GENCOS’ THREATEN TO SHUT DOWN POWER PLANTS AS SHORTFALL EXCEED N1 TRILLION
As things stand, nationwide blackout looms as the generation companies have threatened to shut down their plants over the unresolved challenges they are battling with. The liquidity challenge facing the GenCos has metamorphosed to a shortfall exceeding N1 trillion.
In August 2018, the GenCos said their were going to shut down over the inability of the Transmission Company of Nigeria (TCN) to transmit available volume of electricity generated into the national grid.
Ogaji said the TCN could only transmit an average of 3,985.15 megawatts, 53 percent of the available capacity of 7,484.88 megawatts produced daily.

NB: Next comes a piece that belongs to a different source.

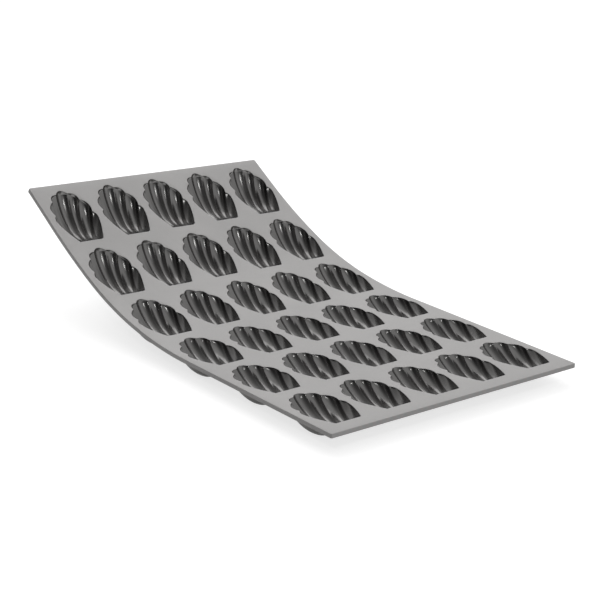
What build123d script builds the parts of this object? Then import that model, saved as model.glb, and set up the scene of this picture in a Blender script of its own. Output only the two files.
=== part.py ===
from build123d import *
import math
import os

# Flexible baking mat for madeleines: one soft moulding with fluted shell cavities,
# five across and six along. Each cavity is a scallop shell: a straight hinge edge at
# its near end, seven rounded flutes that fan out from it, and sharp crests between.
# The mat stands on flats under its cups, and its far end curls up. It is divided where
# it bends: a cup with the sheet around it, a web between two rows, and the end borders.
# X runs across the mat, +Y along it towards the raised end, and +Z up. The origin is
# in the middle of the mat's footprint, on the surface that it stands on.
# Lengths are in millimetres and angles in degrees. Rows count from the near end, and
# columns from the left.

# Sheet
sheet_thickness = 4.5
columns = 5
rows = 6
column_land = 9.0        # flat land between two cavities of a row
row_land = 12.0          # flat land between a fan tip and the next hinge edge
side_land = 8.0          # from an outer cavity to the long edge
near_land = 16.5         # from the near edge to the first hinge edge
far_land = 9.5           # from the last fan tip to the far edge
rim_land = 1.5           # land that belongs to a cup, at its hinge and at its fan tip
corner_radius = 2.0      # of the sheet's four corners
rest_bend_angles = (0.0, 0.0, 10.0, 13.5, 7.5)   # of each web, from the near end

# Cavity, and the cup around it
cavity_length = 74.0
cavity_width = 49.6
hinge_width = 28.4
cavity_depth = 19.2      # of the smooth shell, which the facets make up to 1 mm shallower
cup_wall = 2.5
foot_flat = 1.4          # how far above its full depth a cup is cut flat, to stand on
overrun = 1.0            # how far a cutting form passes the face that it cuts

# Outline of the shell: notches between the flutes, from the fan tip to the side, as
# shares of half the cavity's width and of its length.
flutes = 7
notch_shares = ((0.282, 0.935), (0.653, 0.805), (0.895, 0.545))
side_end_shares = (1.0, 0.405)
# Values for the lines between flutes, in the same order, the side rim last
crest_depth_shares = (0.872, 0.792, 0.52, 0.0)    # of the cavity's depth
crest_bows = (1.0, 1.1, 1.3, 1.35)                # 1 is a straight crest in plan
# Values for the flutes, the middle one first
lobe_bulge_shares = (0.35, 0.256, 0.21, 0.15)     # at the rim, of the flute's width
flute_bulge_shares = (0.33, 0.33, 0.31, 0.1)      # below the rim, of the flute's width
deepest_share = 0.42     # where a crest is deepest, of its run from hinge to rim
arch_power = 0.8         # 0.5 makes a crest two quarter ellipses, and 1 two parabolas
fade_share = 0.1         # the flutes fade out this near the hinge edge
station_shares = (0.0, 0.08, 0.29, 0.6, 0.89, 1.0)   # where the facets meet
inner_facets = (3, 3, 3, 2)   # flat facets across a flute, in the cavity
outer_facets = (2, 2, 2, 2)   # and underneath, where the fewer facets bulge more
outer_bulge_ratio = 1.12

# Derived sizes
column_pitch = cavity_width + column_land
cup_length = cavity_length + 2 * rim_land
web_length = row_land - 2 * rim_land
cup_height = cavity_depth + cup_wall - foot_flat
outer_reach = cavity_width / 2 + side_land
sheet_width = (columns - 1) * column_pitch + 2 * outer_reach


def line_point(line, run, size):
    """A point on a line between two flutes, from the hinge edge to the fan rim."""
    side = 1 if line > flutes / 2 else -1
    index = math.floor(abs(line - flutes / 2))
    x_share, y_share = (notch_shares + (side_end_shares,))[index]
    start = abs(line / flutes - 1 / 2) * size["hinge"]
    spread = 1 - (1 - run) ** crest_bows[index]
    x = start + (x_share * size["width"] / 2 - start) * spread
    part_run = deepest_share if run < deepest_share else 1 - deepest_share
    arch = max(0, 1 - ((run - deepest_share) / part_run) ** 2) ** arch_power
    z = -crest_depth_shares[index] * size["depth"] * arch
    return Vector(side * x, y_share * size["length"] * run, z)


def flute_point(flute, across, run, size):
    """A point in a flute, which lies at 0 and at 1 across on its two lines."""
    left = line_point(flute, run, size)
    right = line_point(flute + 1, run, size)
    chord = right - left
    if run == 1:
        along = Vector(0, 0, 1)
    else:
        step = 0.01
        ahead = min(1, run + step)
        behind = max(0, run - step)
        along = Vector(0, 0, 0)
        for line in (flute, flute + 1):
            along += line_point(line, ahead, size) - line_point(line, behind, size)
    outward = along.cross(chord).normalized()
    index = abs(flute - flutes // 2)
    inside = flute_bulge_shares[index]
    bulge = (inside + (lobe_bulge_shares[index] - inside) * run**4) * chord.length
    bulge *= min(1, run / fade_share) * size["bulge"]
    return left + chord * across + outward * (bulge * 4 * across * (1 - across))


def skin_points(facets, size):
    """Rows of points from the hinge edge to the fan rim, each from left to right."""
    skin = []
    for run in station_shares:
        row = []
        for flute in range(flutes):
            count = facets[abs(flute - flutes // 2)]
            row += [flute_point(flute, i / count, run, size) for i in range(count)]
        row.append(line_point(flutes, run, size))
        skin.append(row)
    return skin


def polygon(points):
    return Face(Wire.make_polygon(points, close=True))


def shell_form(facets, size):
    """Closed solid of the fluted shell, its rim raised by the overrun."""
    skin = skin_points(facets, size)
    faces = []
    for near, far in zip(skin, skin[1:]):
        for i in range(len(near) - 1):
            faces.append(polygon([near[i], near[i + 1], far[i + 1]]))
            faces.append(polygon([near[i], far[i + 1], far[i]]))
    right_rim = [row[-1] for row in skin[1:-1]]
    left_rim = [row[0] for row in skin[1:-1]]
    rim = [skin[0][0], skin[0][-1]] + right_rim + skin[-1][::-1] + left_rim[::-1]
    raised = [point + Vector(0, 0, overrun) for point in rim]
    for i in range(len(rim)):
        after = (i + 1) % len(rim)
        faces.append(polygon([rim[i], rim[after], raised[after], raised[i]]))
    faces.append(polygon(raised))
    return Solid(Shell(faces))


def cavity_form():
    size = {
        "hinge": hinge_width,
        "width": cavity_width,
        "length": cavity_length,
        "depth": cavity_depth,
        "bulge": 1,
    }
    return Pos(0, rim_land, 0) * shell_form(inner_facets, size)


def cup_form():
    """The cup's outside: the same shell, larger by the wall, flat where it stands."""
    size = {
        "hinge": hinge_width + 2 * cup_wall,
        "width": cavity_width + 2 * cup_wall,
        "length": cavity_length + 2 * cup_wall,
        "depth": cavity_depth + cup_wall,
        "bulge": outer_bulge_ratio,
    }
    outside = Pos(0, rim_land - cup_wall, 0) * shell_form(outer_facets, size)
    below_sheet = Box(
        column_pitch,
        cup_length,
        cup_height - sheet_thickness / 2,
        align=(Align.CENTER, Align.MIN, Align.MIN),
    )
    return outside & (Pos(0, 0, -cup_height) * below_sheet)


def sheet_piece(left, right, length):
    """Part of the sheet from x = -left to x = right, its top face at z = 0."""
    block = Box(left + right, length, sheet_thickness, align=(Align.MIN, Align.MIN, Align.MAX))
    return Pos(-left, 0, 0) * block


def cup_cell(left, right):
    """One cup with the sheet around it, its near edge at y = 0."""
    return sheet_piece(left, right, cup_length) + cup_form() - cavity_form()


def web(bend):
    """The strip between two rows, which leaves y = 0 level and bends upwards."""
    if bend == 0:
        return sheet_piece(sheet_width / 2, sheet_width / 2, web_length)
    radius = web_length / math.radians(bend)
    section = Plane.XZ * Pos(0, -sheet_thickness / 2) * Rectangle(sheet_width, sheet_thickness)
    centre_line = Axis((0, 0, radius - sheet_thickness / 2), (1, 0, 0))
    return revolve(section, centre_line, bend)


def past_web(bend):
    """Where a web ends, seen from where it starts."""
    if bend == 0:
        return Pos(0, web_length, 0)
    radius = web_length / math.radians(bend)
    middle = Pos(0, 0, radius - sheet_thickness / 2)
    return middle * Rot(bend, 0, 0) * middle.inverse()


def border(length, corner_y):
    """The strip at an end of the mat, rounded at the two corners at corner_y."""
    strip = sheet_piece(sheet_width / 2, sheet_width / 2, length)
    corners = strip.edges().filter_by(Axis.Z).filter_by_position(Axis.Y, corner_y, corner_y)
    return fillet(corners, corner_radius)


def save(name, shape):
    export_step(shape, f"parts/{name}.step")


def main():
    os.makedirs("parts", exist_ok=True)
    near_border_length = near_land - rim_land
    far_border_length = far_land - rim_land

    # Where each row starts, with the near edge at y = 0 for now
    starts = [Pos(0, near_border_length, cup_height)]
    webs = []
    for bend in rest_bend_angles:
        webs.append(starts[-1] * Pos(0, cup_length, 0))
        starts.append(webs[-1] * past_web(bend))
    far_edge = starts[-1] * Pos(0, cup_length + far_border_length, -sheet_thickness)
    centring = Pos(0, -far_edge.position.Y / 2, 0)

    half_pitch = column_pitch / 2
    middle_cup = cup_cell(half_pitch, half_pitch)
    left_cup = cup_cell(outer_reach, half_pitch)
    right_cup = cup_cell(half_pitch, outer_reach)
    for row, start in enumerate(starts, 1):
        for column in range(1, columns + 1):
            cup = {1: left_cup, columns: right_cup}.get(column, middle_cup)
            across = Pos((column - (columns + 1) / 2) * column_pitch, 0, 0)
            save(f"cup_row_{row}_column_{column}", centring * start * across * cup)
    for row, (start, bend) in enumerate(zip(webs, rest_bend_angles), 1):
        save(f"web_between_rows_{row}_{row + 1}", centring * start * web(bend))
    near = border(near_border_length, 0)
    save("near_border", centring * Pos(0, 0, cup_height) * near)
    far = border(far_border_length, far_border_length)
    save("far_border", centring * starts[-1] * Pos(0, cup_length, 0) * far)


main()
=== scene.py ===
import math

import bpy
import numpy as np
from mathutils import Matrix, Vector


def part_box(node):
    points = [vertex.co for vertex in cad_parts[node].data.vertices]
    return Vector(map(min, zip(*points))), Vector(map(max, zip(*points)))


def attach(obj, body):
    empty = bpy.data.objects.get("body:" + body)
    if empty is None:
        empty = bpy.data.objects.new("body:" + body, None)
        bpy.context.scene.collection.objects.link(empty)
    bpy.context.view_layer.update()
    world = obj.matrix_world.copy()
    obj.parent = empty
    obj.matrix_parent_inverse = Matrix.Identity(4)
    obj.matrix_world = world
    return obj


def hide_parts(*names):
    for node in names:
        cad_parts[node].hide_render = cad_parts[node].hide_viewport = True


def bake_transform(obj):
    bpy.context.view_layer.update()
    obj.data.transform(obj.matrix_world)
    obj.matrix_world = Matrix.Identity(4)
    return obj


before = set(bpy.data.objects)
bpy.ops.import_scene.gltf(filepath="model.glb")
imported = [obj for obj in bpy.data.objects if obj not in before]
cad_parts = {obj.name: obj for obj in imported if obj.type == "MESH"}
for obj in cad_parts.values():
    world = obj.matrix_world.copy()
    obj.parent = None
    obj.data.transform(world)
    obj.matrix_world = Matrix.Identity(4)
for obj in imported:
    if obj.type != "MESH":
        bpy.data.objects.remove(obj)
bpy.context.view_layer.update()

# Looks of a flexible baking mat: a matt grey sheet with thirty polished shell cavities.
# Every piece is first made flat, as (x, s, z): x across the mat, s along it from the
# near edge, and z up from the top face. Then on_mat bends it to the photographed curl.
# Metres and radians, unless a name says otherwise.

MM = 0.001

# Sizes read from the frame
cell_low, cell_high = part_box("cup_row_1_column_3")
edge_low, edge_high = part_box("near_border")
web_low, web_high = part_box("web_between_rows_1_2")
pitch = cell_high.x - cell_low.x
half_pitch = pitch / 2
cup_length = cell_high.y - cell_low.y
top_height = cell_high.z
thickness = edge_high.z - edge_low.z
half_width = edge_high.x
near_edge = edge_low.y
near_border = edge_high.y - edge_low.y
web_length = web_high.y - web_low.y
row_pitch = cup_length + web_length
columns = 5
rows = 6
outer_reach = half_width - columns // 2 * pitch   # of an outer cell, from its middle

# Sizes of the cavity and of the mat's ends, as in the construction
cavity_length = 74.0 * MM
cavity_width = 49.6 * MM
hinge_width = 28.4 * MM
rim_land = (cup_length - cavity_length) / 2
cavity_depth = 19.2 * MM
wall = 2.5 * MM
end_wall = 1.3 * MM       # wall at the hinge edge and the fan tip
far_border = 8.0 * MM
corner_radius = 2.0 * MM
edge_radius = 0.7 * MM    # rounding along the mat's outer edges
lip_radius = 0.45 * MM    # rounding of a cavity's rim
foot_flat = 1.4 * MM      # how far above its full depth a cup is cut flat, to stand on
cup_blend = 1.6 * MM      # half height of the curve where a cup runs out into the sheet
crest_softening = 0.3     # how far a crest sinks, of the way to the flanks beside it
polished_lip = 1.0        # angle round the lip up to which it is polished
sharp_angle = math.radians(50)
tiny = 1e-9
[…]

She added that operating the plants outside baseload conditions is leading to a reduction in efficiency, with implications for an increase in consumption of gas for thermal plants by as much as 15 to 20 per cent (extra cost not recognised by the Nigerian Bulk Electricity Trading (NBET) nor captured in the Multi-Year Tariff Order (MYTO).
Last week, the GenCos again threatened to shut the power plants across the country as gas supply is being cut off due to their inability to pay for the product.
As long as the challenges in power generation and weak distribution are not being addressed, the country is set to experience more decline in electricity supply in 2019. But the most salient question close observers have been asking is why the federal government keeps pumping billions of naira in palliatives or interventions after it privatised the sector in 2013.